# [What is being asked]
Print out the material that follows word for word.

# [Data segment]

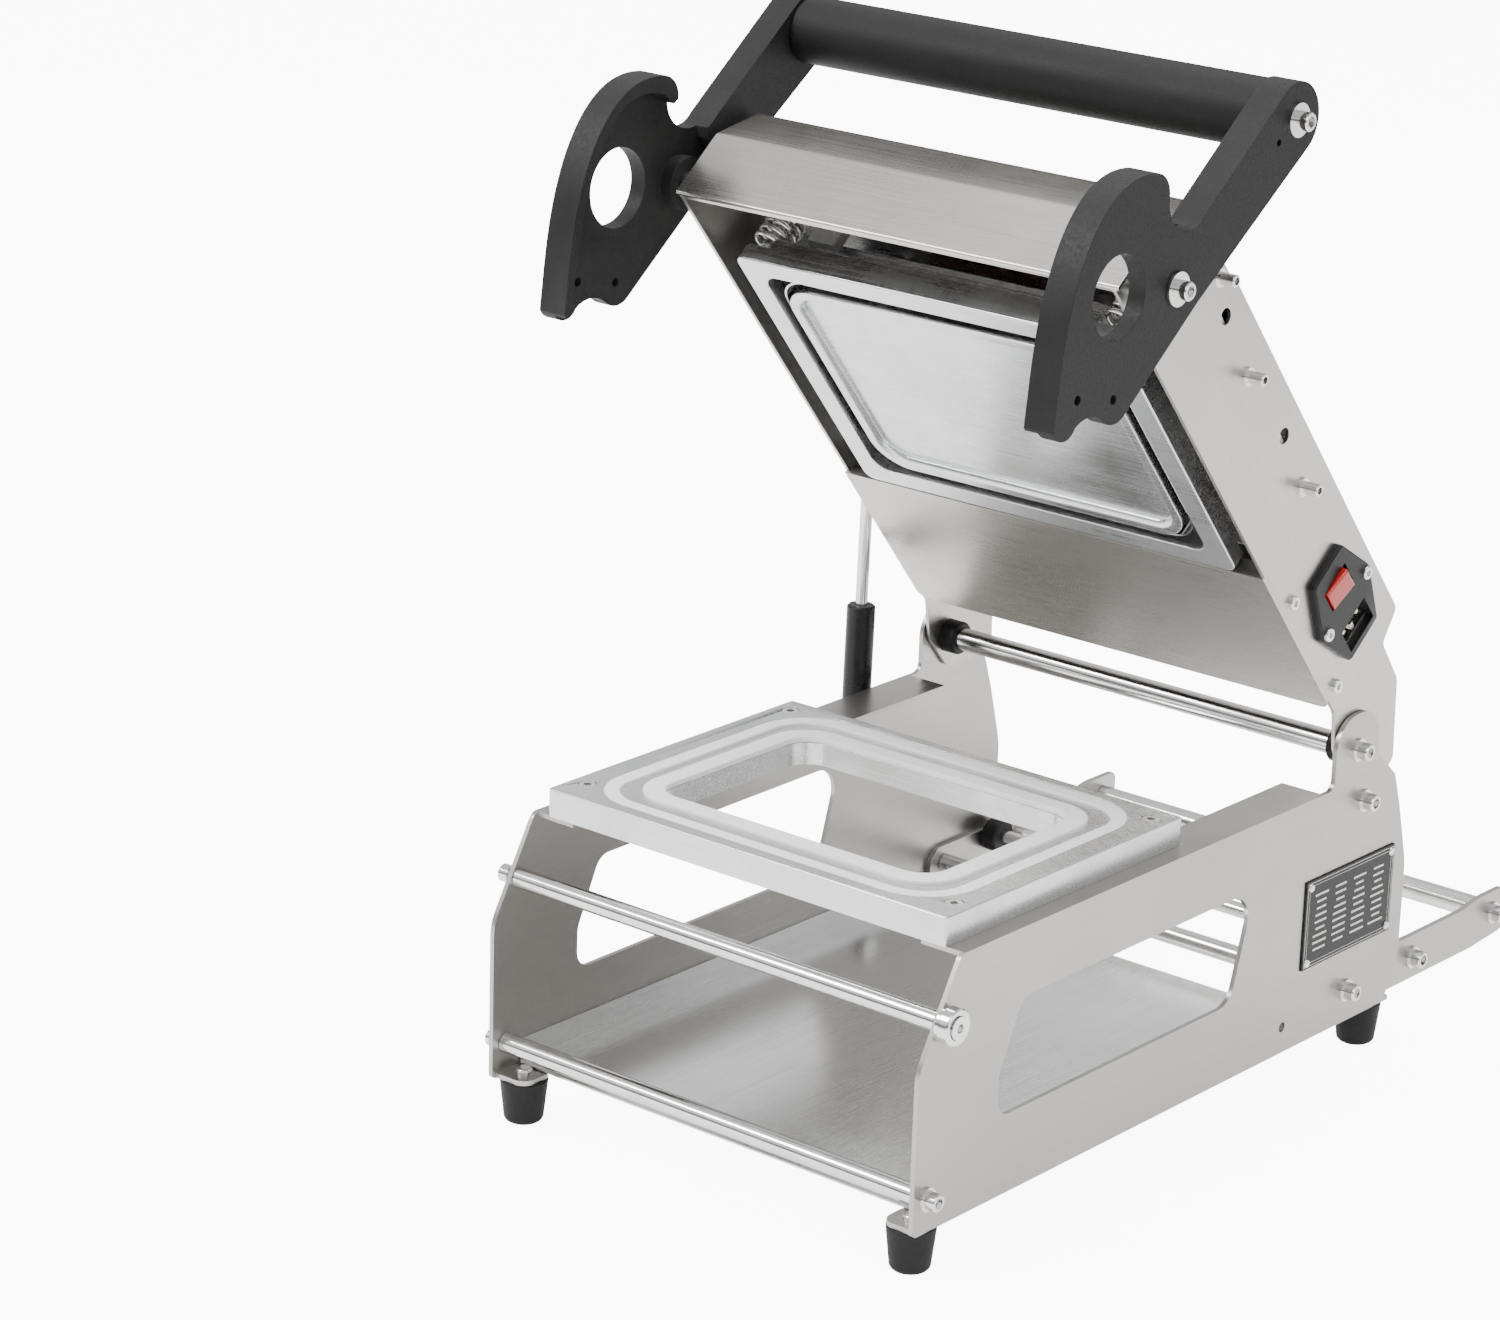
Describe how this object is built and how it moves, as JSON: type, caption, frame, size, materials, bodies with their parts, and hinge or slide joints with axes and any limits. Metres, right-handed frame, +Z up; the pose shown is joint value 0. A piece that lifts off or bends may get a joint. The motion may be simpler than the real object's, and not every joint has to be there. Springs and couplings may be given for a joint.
{
  "type": "tray sealer",
  "caption": "Manual cup and tray sealing machine: frame with tray mould, hinged heated head held up by a gas strut, cam lever handle and film roll holder.",
  "frame": {"origin": "on the floor under the middle of the machine's bounding box", "axes": "+Z up, -Y towards the operator, +X to the operator's right"},
  "size_m": [0.3156, 0.506, 0.5228],
  "materials": {
    "stainless": "brushed",
    "polished": "polished",
    "aluminium": "machined",
    "silicone": "matte",
    "black_rubber": "matte",
    "black_plastic": "matte",
    "black_paint": "satin",
    "red_plastic": "glossy",
    "brass": "satin",
    "ceramic": "matte",
    "heating_mat": "matte"
  },
  "bodies": {
    "frame": {"right_side_plate": "stainless", "left_side_plate": "stainless", "base_tray": "stainless", "front_rods": "polished", "rear_rods": "polished", "hinge_shaft": "polished", "frame_screws": "polished", "frame_washers": "polished", "stop_bumper": "black_rubber", "roller_pin": "polished", "mould_plate": "aluminium", "cutting_ring": "silicone", "sealing_gasket": "silicone", "mould_screws": "polished", "feet": "black_rubber", "foot_screws": "polished", "rating_plate": "black_paint", "rating_rivets": "polished", "film_arm_right": "stainless", "film_arm_left": "stainless", "film_end_rod": "polished", "strut_low_stud": "polished"},
    "head": {"head_plate_right": "stainless", "head_plate_left": "stainless", "hood": "stainless", "top_cover": "stainless", "bottom_panel": "stainless", "head_small_screws": "polished", "hinge_bushes": "black_plastic", "head_bar": "polished", "head_screws": "polished", "press_plate": "aluminium", "blade": "polished", "blade_carrier": "aluminium", "thermostat": "black_plastic", "terminal_block": "ceramic", "inlet_body": "black_plastic", "inlet_pins": "brass", "strut_top_stud": "polished", "pivot_pins": "polished", "pivot_caps": "polished", "clamp_springs": "polished", "heater_springs": "polished"},
    "clamp": {"clamp_frame": "aluminium", "clamp_posts": "polished"},
    "heater": {"heater_plate": "aluminium", "heating_element": "heating_mat", "heater_posts": "polished"},
    "handle": {"cam_lever_right": "black_paint", "cam_lever_left": "black_paint", "grip_tube": "black_plastic", "grip_core": "polished", "grip_screws": "polished"},
    "rocker": {"rocker": "red_plastic"},
    "cam_roller": {"cam_roller": "polished"},
    "film_spindle": {"film_spindle": "polished", "spindle_collars": "black_plastic"},
    "strut_cylinder": {"strut_tube": "black_paint"},
    "strut_rod": {"strut_rod": "polished"}
  },
  "joints": [
    {"name": "head_hinge", "type": "hinge", "parent": "frame", "child": "head", "pos_m": [0, 0.093, 0.1692], "axis": [1, 0, 0], "range_deg": [0, 50.4], "stiffness_Nm_per_rad": 6, "springref_deg": -114.59},
    {"name": "clamp_slide", "type": "slide", "parent": "head", "child": "clamp", "axis": [0, 0.7705, 0.6374], "range_m": [0, 0.004], "stiffness_N_per_m": 3000, "springref_m": -0.002},
    {"name": "heater_slide", "type": "slide", "parent": "head", "child": "heater", "axis": [0, 0.7705, 0.6374], "range_m": [0, 0.003], "stiffness_N_per_m": 3000, "springref_m": -0.003},
    {"name": "handle_pivot", "type": "hinge", "parent": "head", "child": "handle", "pos_m": [0, -0.11664, 0.44222], "axis": [1, 0, 0], "range_deg": [0, 62]},
    {"name": "rocker_tilt", "type": "hinge", "parent": "head", "child": "rocker", "pos_m": [0.1265, 0.06324, 0.26009], "axis": [0, 0.6374, -0.7705], "range_deg": [-16, 0]},
    {"name": "cam_roller_spin", "type": "hinge", "parent": "frame", "child": "cam_roller", "pos_m": [0.135, -0.2359, 0.1225], "axis": [1, 0, 0], "continuous": true},
    {"name": "film_spindle_spin", "type": "hinge", "parent": "frame", "child": "film_spindle", "pos_m": [0, 0.137, 0.0465], "axis": [1, 0, 0], "continuous": true},
    {"name": "strut_swing", "type": "hinge", "parent": "frame", "child": "strut_cylinder", "pos_m": [-0.1415, 0.0343, 0.045], "axis": [1, 0, 0], "range_deg": [0, 24.32]},
    {"name": "strut_stroke", "type": "slide", "parent": "strut_cylinder", "child": "strut_rod", "axis": [0, 0.0251, 0.9997], "range_m": [-0.0708, 0]}
  ],
  "couplings": [
    {"joint": "strut_swing", "follows": "head_hinge", "ratio": 0.4806},
    {"joint": "strut_stroke", "follows": "head_hinge", "m_per_rad": -0.0802}
  ]
}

# [Exercise result]
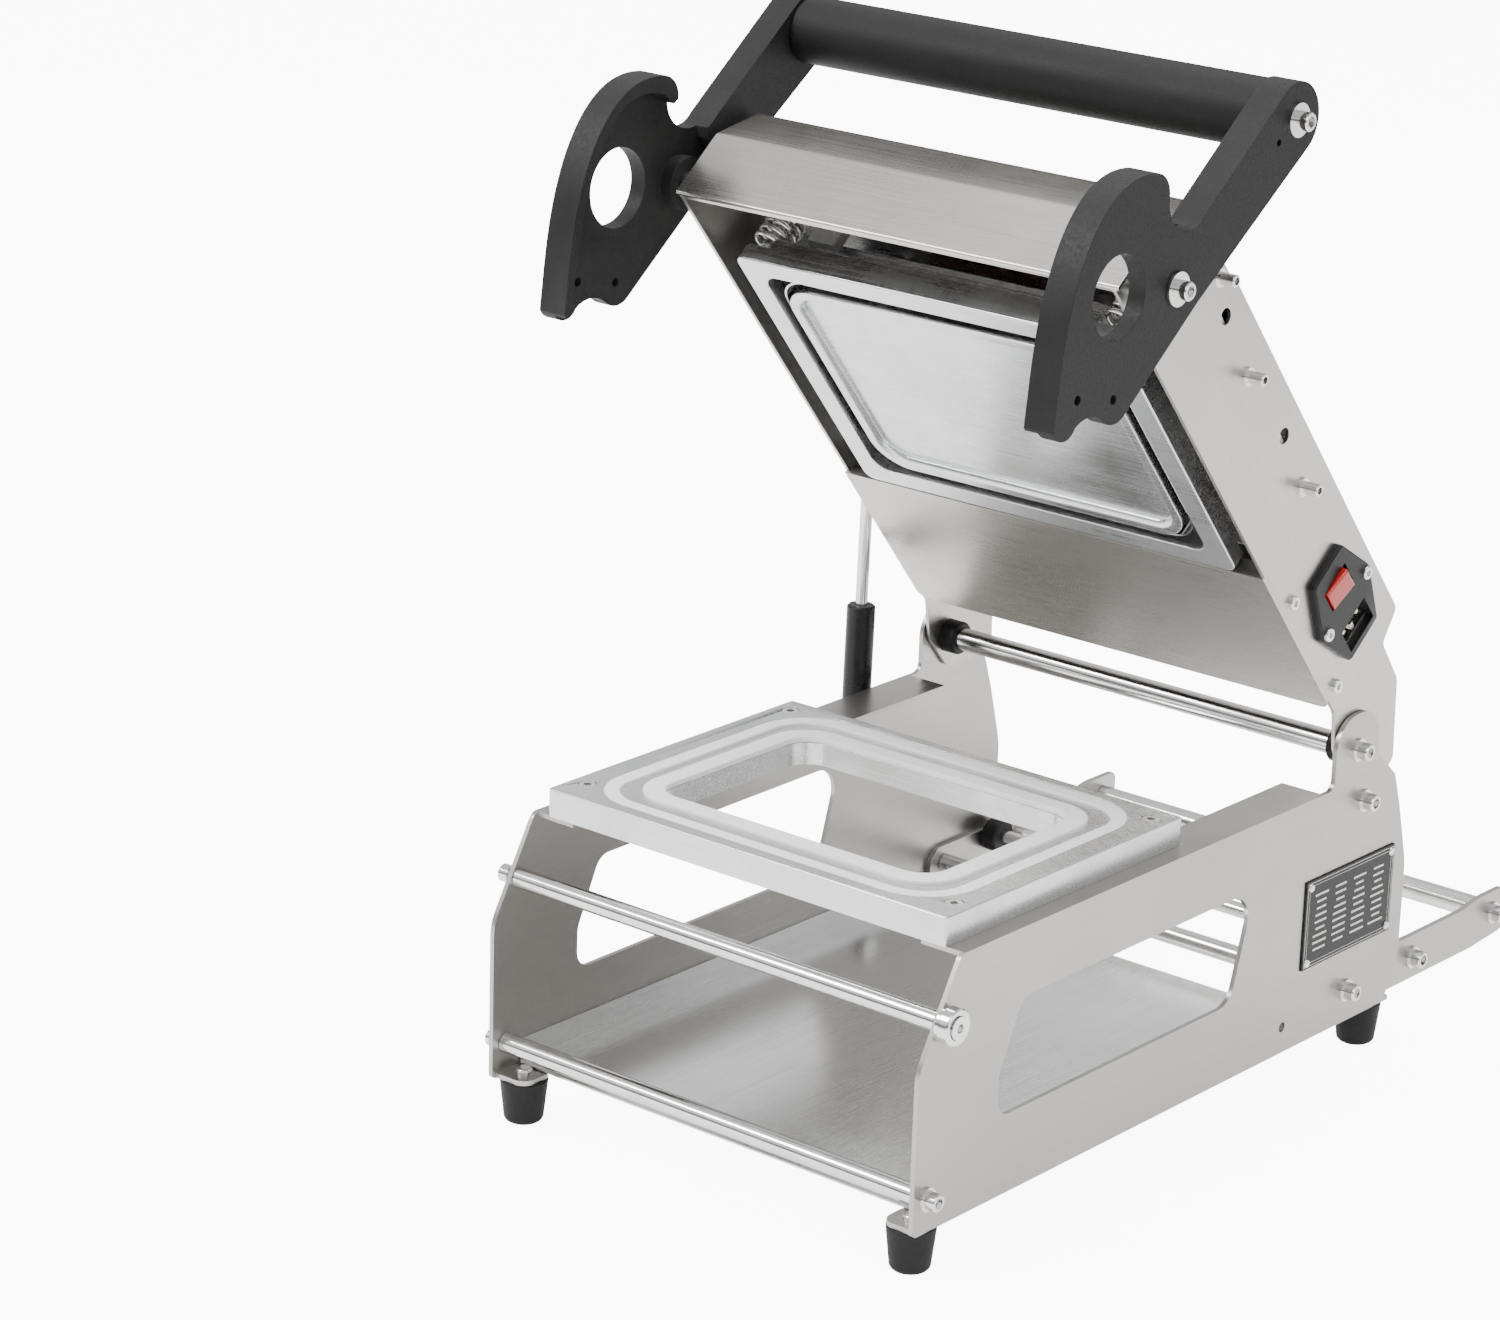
Describe how this object is built and how it moves, as JSON: type, caption, frame, size, materials, bodies with their parts, and hinge or slide joints with axes and any limits. Metres, right-handed frame, +Z up; the pose shown is joint value 0. A piece that lifts off or bends may get a joint. The motion may be simpler than the real object's, and not every joint has to be there. Springs and couplings may be given for a joint.
{
  "type": "tray sealer",
  "caption": "Manual cup and tray sealing machine: frame with tray mould, hinged heated head held up by a gas strut, cam lever handle and film roll holder.",
  "frame": {"origin": "on the floor under the middle of the machine's bounding box", "axes": "+Z up, -Y towards the operator, +X to the operator's right"},
  "size_m": [0.3156, 0.506, 0.5228],
  "materials": {
    "stainless": "brushed",
    "polished": "polished",
    "aluminium": "machined",
    "silicone": "matte",
    "black_rubber": "matte",
    "black_plastic": "matte",
    "black_paint": "satin",
    "red_plastic": "glossy",
    "brass": "satin",
    "ceramic": "matte",
    "heating_mat": "matte"
  },
  "bodies": {
    "frame": {"right_side_plate": "stainless", "left_side_plate": "stainless", "base_tray": "stainless", "front_rods": "polished", "rear_rods": "polished", "hinge_shaft": "polished", "frame_screws": "polished", "frame_washers": "polished", "stop_bumper": "black_rubber", "roller_pin": "polished", "mould_plate": "aluminium", "cutting_ring": "silicone", "sealing_gasket": "silicone", "mould_screws": "polished", "feet": "black_rubber", "foot_screws": "polished", "rating_plate": "black_paint", "rating_rivets": "polished", "film_arm_right": "stainless", "film_arm_left": "stainless", "film_end_rod": "polished", "strut_low_stud": "polished"},
    "head": {"head_plate_right": "stainless", "head_plate_left": "stainless", "hood": "stainless", "top_cover": "stainless", "bottom_panel": "stainless", "head_small_screws": "polished", "hinge_bushes": "black_plastic", "head_bar": "polished", "head_screws": "polished", "press_plate": "aluminium", "blade": "polished", "blade_carrier": "aluminium", "thermostat": "black_plastic", "terminal_block": "ceramic", "inlet_body": "black_plastic", "inlet_pins": "brass", "strut_top_stud": "polished", "pivot_pins": "polished", "pivot_caps": "polished", "clamp_springs": "polished", "heater_springs": "polished"},
    "clamp": {"clamp_frame": "aluminium", "clamp_posts": "polished"},
    "heater": {"heater_plate": "aluminium", "heating_element": "heating_mat", "heater_posts": "polished"},
    "handle": {"cam_lever_right": "black_paint", "cam_lever_left": "black_paint", "grip_tube": "black_plastic", "grip_core": "polished", "grip_screws": "polished"},
    "rocker": {"rocker": "red_plastic"},
    "cam_roller": {"cam_roller": "polished"},
    "film_spindle": {"film_spindle": "polished", "spindle_collars": "black_plastic"},
    "strut_cylinder": {"strut_tube": "black_paint"},
    "strut_rod": {"strut_rod": "polished"}
  },
  "joints": [
    {"name": "head_hinge", "type": "hinge", "parent": "frame", "child": "head", "pos_m": [0, 0.093, 0.1692], "axis": [1, 0, 0], "range_deg": [0, 50.4], "stiffness_Nm_per_rad": 6, "springref_deg": -114.59},
    {"name": "clamp_slide", "type": "slide", "parent": "head", "child": "clamp", "axis": [0, 0.7705, 0.6374], "range_m": [0, 0.004], "stiffness_N_per_m": 3000, "springref_m": -0.002},
    {"name": "heater_slide", "type": "slide", "parent": "head", "child": "heater", "axis": [0, 0.7705, 0.6374], "range_m": [0, 0.003], "stiffness_N_per_m": 3000, "springref_m": -0.003},
    {"name": "handle_pivot", "type": "hinge", "parent": "head", "child": "handle", "pos_m": [0, -0.11664, 0.44222], "axis": [1, 0, 0], "range_deg": [0, 62]},
    {"name": "rocker_tilt", "type": "hinge", "parent": "head", "child": "rocker", "pos_m": [0.1265, 0.06324, 0.26009], "axis": [0, 0.6374, -0.7705], "range_deg": [-16, 0]},
    {"name": "cam_roller_spin", "type": "hinge", "parent": "frame", "child": "cam_roller", "pos_m": [0.135, -0.2359, 0.1225], "axis": [1, 0, 0], "continuous": true},
    {"name": "film_spindle_spin", "type": "hinge", "parent": "frame", "child": "film_spindle", "pos_m": [0, 0.137, 0.0465], "axis": [1, 0, 0], "continuous": true},
    {"name": "strut_swing", "type": "hinge", "parent": "frame", "child": "strut_cylinder", "pos_m": [-0.1415, 0.0343, 0.045], "axis": [1, 0, 0], "range_deg": [0, 24.32]},
    {"name": "strut_stroke", "type": "slide", "parent": "strut_cylinder", "child": "strut_rod", "axis": [0, 0.0251, 0.9997], "range_m": [-0.0708, 0]}
  ],
  "couplings": [
    {"joint": "strut_swing", "follows": "head_hinge", "ratio": 0.4806},
    {"joint": "strut_stroke", "follows": "head_hinge", "m_per_rad": -0.0802}
  ]
}